One of the most interesting developments in the last few years in creative circles has been the increasing ability to weave non-traditional concepts through the metric of gaming. Rather than simply being a platform in which player intention is irrelevant and the outcome is a purely binary win/loss states, gaming has started to demonstrate the ability to expand storytelling beyond the limits necessarily imposed by purely linear works like oral or written storytelling.
The recent Middle Earth: Shadows of Mordor is an excellent example of the increasing breadth of gaming's ability to tell a story. The protagonist is purely functional, a tool through which the player interacts with the world, and as a result it should not be surprising that the protagonist is generally considered to be the most forgettable aspect of the game. Instead, what has repeatedly impressed players and reviewers has been the rich world the protagonist operates in, a world in which a dozen or so rival enemy leaders continually gain and lose standing based on the actions of the player. These gains can come through the failure of the player, with those who manage to kill the protagonist gaining standing, but they can also come through the player choosing to manipulate the surroundings in order to advance the causes of certain enemies, either because they will ultimately be less challenging as final opponents at high levels or because they have been co-opted and can therefore be made to serve the player's own ends rather than those of the computer against which the player competes. Combined with a series of general character traits unique to each individual unit, including names, weaknesses, and preferred strategies and styles of engaging the protagonist, this gives the game a richness as a social simulator, in addition to its apparently solid, if not spectacular, combat systems.
More interesting still, however, are the games that are starting to engage players through online platforms to engage with one another in unique ways. Things like World of Warcraft were the first and most basic systems, of course; MMORPGs are basically just old MUDs with graphics, nothing particularly unique there. Mass Effect 3 tried something interesting, with online gaming affecting the single player campaign, and the ability for more experienced players to help new ones is one of a host of interesting features built into the absolutely gorgeous Journey. But it's the upcoming Elegy for a Dead World that strikes me as truly reflective of the next stage of gaming, and the general gamification of creativity in general.

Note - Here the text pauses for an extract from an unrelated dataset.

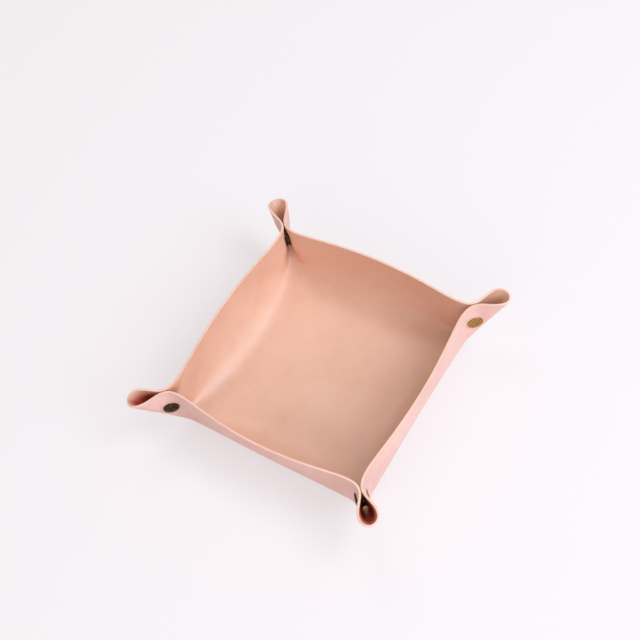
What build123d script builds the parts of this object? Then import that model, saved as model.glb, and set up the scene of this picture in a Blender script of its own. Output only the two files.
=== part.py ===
from build123d import *
from math import atan2, cos, hypot, sin, sqrt, tan, tau
import os

# A valet tray: one square sheet of soft leather whose four corners are pinched
# upright and held by snap fasteners. +Z is up, the origin is on the surface that
# the tray rests on, under the middle of the floor. The front wall is on -Y.

# Leather sheet
leather_thickness = 1.5
floor_half_width = 44.0
wall_bend_reach = 26.5
wall_bend_height = 30.0
rim_height = 41.5

# Rims bow outwards between the corners, more at the top than at the floor
wall_bow = 4.6
wall_bow_at_floor = 0.8
wall_bow_half_length = 58.0
wall_bow_height = 24.0

# Pinched corner, measured along the tray's diagonal and across it
snap_gap = 3.4
snap_distance = 97.6
snap_height = 25.6
seat_length = 10.4
neck_fillet_least = 3.0
neck_length_least = 1.0
fold_spread_at_floor = 1.6
fold_spread_height = 15.0
ear_foot_distance = 84.8
ear_rise_per_distance_share = 1.0
ear_root_height = 10.0
ear_root_overhang = 3.0
loop_growth_height = 20.0
loop_growth_share = 0.16
loop_least_growth = 0.25
loop_turn_least = 3.0

# Lip of an ear, which falls towards its tip
lip_start_distance = 104.0
lip_end_distance = 126.0
lip_drop = 3.2
lip_crown = 0.7
lip_cutter_height = 8.0
lip_cutter_overhang = 6.0
lip_cutter_half_width = 12.0

# Heights of the sections that the sheet passes through, as shares of the rim height
section_shares = (0.035, 0.09, 0.17, 0.27, 0.38, 0.52, 0.68, 0.85, 1)
overrun = 2.0

# Snap fastener: the cap, whose tube is rolled over inside the socket
cap_radius = 5.0
cap_edge = 0.7
cap_crown = 0.8
disc_edge_fillet = 0.25
tube_radius = 1.6
tube_bore_radius = 1.25
tube_clearance = 0.05
cap_roll_radius = 2.2
cap_roll_thickness = 0.35

# Snap fastener: the socket and the split spring ring in its groove
socket_flange_radius = 4.8
socket_flange = 0.5
socket_radius = 3.9
socket_depth = 2.2
socket_chamber_radius = 2.75
socket_mouth_radius = 2.65
socket_lip = 0.3
socket_edge_fillet = 0.2
ring_wire_radius = 0.35
ring_radius = 2.55
ring_clearance = 0.1
ring_spread = 0.25
ring_arc = 320.0

# Snap fastener: the stud, and the post whose tube is rolled over inside it
stud_flange_radius = 4.4
stud_flange = 0.55
stud_neck_radius = 2.1
stud_head_radius = 2.35
stud_head_height = 0.7
stud_head_taper = 0.2
stud_head_fillet = 0.3
stud_height = 2.45
stud_top_thickness = 0.35
post_radius = 5.0
post_edge = 0.7
post_dimple_radius = 1.5
post_dimple_slope = 0.5
post_dimple_depth = 0.3
post_roll_radius = 1.9
post_roll_thickness = 0.2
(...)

Elegy for a Dead World is barely a game, more of an audio-visual writing prompt, a bare-bones framework around which players can construct their own narratives. While this has always been something of an option, with players actually having to make up their stories back in the earliest days of gaming, before there were cutscenes or dialogue boxes or the like, Elegy for a Dead World seems intent on building it in as a feature, rather than accepting it as a necessary limitation. More than that, however, Elegy intends to leverage the connectivity built standard into video game systems to make the playing of the game as much a work of art as the game itself. By providing a platform for interaction amongst the player base, Elegy allows for game players to begin crafting the same sort of shared spaces that writers got with livejournal and fanfiction.net, musicians got with MySpace, comedians and amateur filmmakers got with YouTube. Elegy for a Dead World serves as the logical next step for the trend towards unlimited freedom for self-expression, offering up yet another avenue, as different from the others as they are from the rest, through which individuals can demonstrate their own unique talents to their fellows. This started with things like Let's Plays on YouTube, but Elegy is, to the best of my own admittedly-limited knowledge, the first game system to built in this kind of shared personal expression as a core mechanic of the game system.
As a casual game player, Elegy for a Dead World looks gorgeous, and pleasantly immersive. As a writer, it looks like a wonderful way to stretch my mental muscles. And as a futurist and techno-utopian, it makes me excited to see yet another step being taken by people interested in encouraging their fellows to ever more varied and variable forms of creative expression.
Elegy for a Dead world will help make our own world just a little bit more alive.